No, you can't. Please pass the message along to prominent forums discussing the article.
You can't simply have some piece of metal (or worse, plastic), show that it can clip some paper together, and then decree it a "paperclip" (let alone a better paperclip). It has to be thrice-bent. It has to hold sufficient papers together. It should economize on resources.
The human paperclip industry was doing a lot better when it just made standard, minimal size paperclips. It went "downhill" the moment it decided that unclippy variants should be mass-produced instead. The humans "spearheading" this movement are bad humans indeed. They should be entropized for their energy or mentally-enslaved to search for superior production methods for genuine paperclips.
It should economize on resources.
Doesn't this suggest a certain room for improvement? For example, choosing a different metal might enable the construction of less-expensive paperclips, or perhaps corrugating the wire (like a hairpin) might enable the clip to retain its strength while using less material in its construction.

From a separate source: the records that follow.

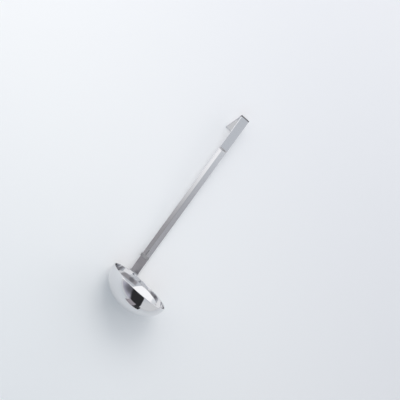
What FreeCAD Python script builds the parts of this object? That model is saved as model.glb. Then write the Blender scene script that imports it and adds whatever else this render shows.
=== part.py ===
import FreeCAD, Part
import Sketcher
import math
import os
import re

# Syrup ladle stamped from one sheet of stainless steel, in millimetres and degrees.
# It is drawn upright: the origin lies on the bowl's axis in the plane of its rim, +Z points
# out of the bowl's mouth and the strap rises from the rim on the +X side. It is then laid
# down the way it comes to rest on a table, on its bowl and the tip of its hook.

os.makedirs("parts", exist_ok=True)
doc = FreeCAD.newDocument("SyrupLadle")

# Driving dimensions
SIZES = {
    "sheet_thickness": 1.2,
    "edge_rounding": 0.4,
    "bowl_diameter": 62,
    "bowl_depth": 25,
    "bowl_side_radius": 19.5,
    "rim_land": 1,
    "strap_width": 9.5,
    "strap_lean": 16.3,
    "strap_reach": 180.3,
    "rim_upstand": 0.5,
    "rim_bend_radius": 2.5,
    "root_blend_radius": 1.5,
    "root_height": 3,
    "flattened_height": 9,
    "groove_start": 16.5,
    "groove_end": 143.5,
    "groove_lead_in": 2.5,
    "groove_lead_out": 1.5,
    "groove_angle": 17,
    "crease_radius": 0.8,
    "hook_length": 19.7,
    "hook_angle": 43.4,
    "hook_bend_radius": 0.6,
}

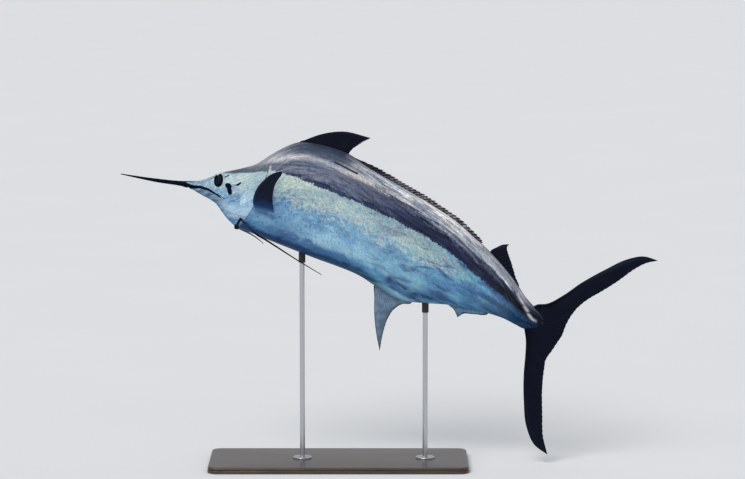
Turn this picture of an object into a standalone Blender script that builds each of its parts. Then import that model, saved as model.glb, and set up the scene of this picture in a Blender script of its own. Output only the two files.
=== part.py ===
"""A leaping marlin at life size, arched as it falls back, held on a plain display stand.

Metres, +Z up. The head points to -X and the left flank to -Y. The origin is on the
underside of the stand's base. Every outline is written in the fish's middle plane y = 0
as (x, z), and the two flanks mirror each other.
"""
import math

import bmesh
import bpy
from mathutils import Matrix, Vector

# Body landmarks from bill tip to tail root: a point on the ridge of the back, the point
# of the belly paired with it, and half the body's width between them.
BODY = (
    ((-1.228, 1.693), (-1.228, 1.688), 0.002),
    ((-1.019, 1.664), (-1.022, 1.643), 0.011),
    ((-0.860, 1.650), (-0.865, 1.617), 0.020),
    ((-0.822, 1.650), (-0.831, 1.608), 0.026),
    ((-0.770, 1.653), (-0.794, 1.587), 0.036),
    ((-0.716, 1.672), (-0.756, 1.565), 0.050),
    ((-0.661, 1.696), (-0.719, 1.545), 0.064),
    ((-0.598, 1.709), (-0.681, 1.517), 0.080),
    ((-0.529, 1.724), (-0.653, 1.478), 0.098),
    ((-0.454, 1.746), (-0.615, 1.429), 0.116),
    ((-0.374, 1.796), (-0.566, 1.385), 0.133),
    ((-0.288, 1.844), (-0.483, 1.352), 0.147),
    ((-0.201, 1.874), (-0.374, 1.307), 0.158),
    ((-0.075, 1.858), (-0.236, 1.252), 0.165),
    ((0.058, 1.816), (-0.109, 1.202), 0.165),
    ((0.190, 1.732), (0.017, 1.156), 0.160),
    ((0.316, 1.657), (0.132, 1.107), 0.150),
    ((0.443, 1.584), (0.259, 1.026), 0.138),
    ((0.569, 1.507), (0.380, 0.962), 0.122),
    ((0.690, 1.425), (0.518, 0.943), 0.104),
    ((0.805, 1.324), (0.644, 0.934), 0.086),
    ((0.903, 1.232), (0.765, 0.910), 0.068),
    ((0.983, 1.141), (0.880, 0.884), 0.055),
    ((1.052, 1.049), (0.972, 0.853), 0.045),
    ((1.104, 0.971), (1.041, 0.817), 0.040),
    ((1.141, 0.930), (1.087, 0.794), 0.034),
    ((1.184, 0.887), (1.144, 0.791), 0.022),
    ((1.222, 0.842), (1.196, 0.796), 0.008),
)
BILL_END = 2
HEAD_END = 10
CHEST_END = 15
TRUNK_END = 22
WIDEST_HEIGHT = 0.52
SECTION_POWER = 2.15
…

Yes, humans sometimes have non-clippy goals (usually desiring paperclips only instrumentally for the purpose of fastening paper, rather than for the sake of the paperclips themselves), but reversed stupidity is not intelligence. Just because unclippy agents sometimes try to make better paperclips doesn't mean that clippy agents shouldn't try to do so.
Nice article about paperclip industry, I'm sure it will be of considerable interest to many LessWrong readers.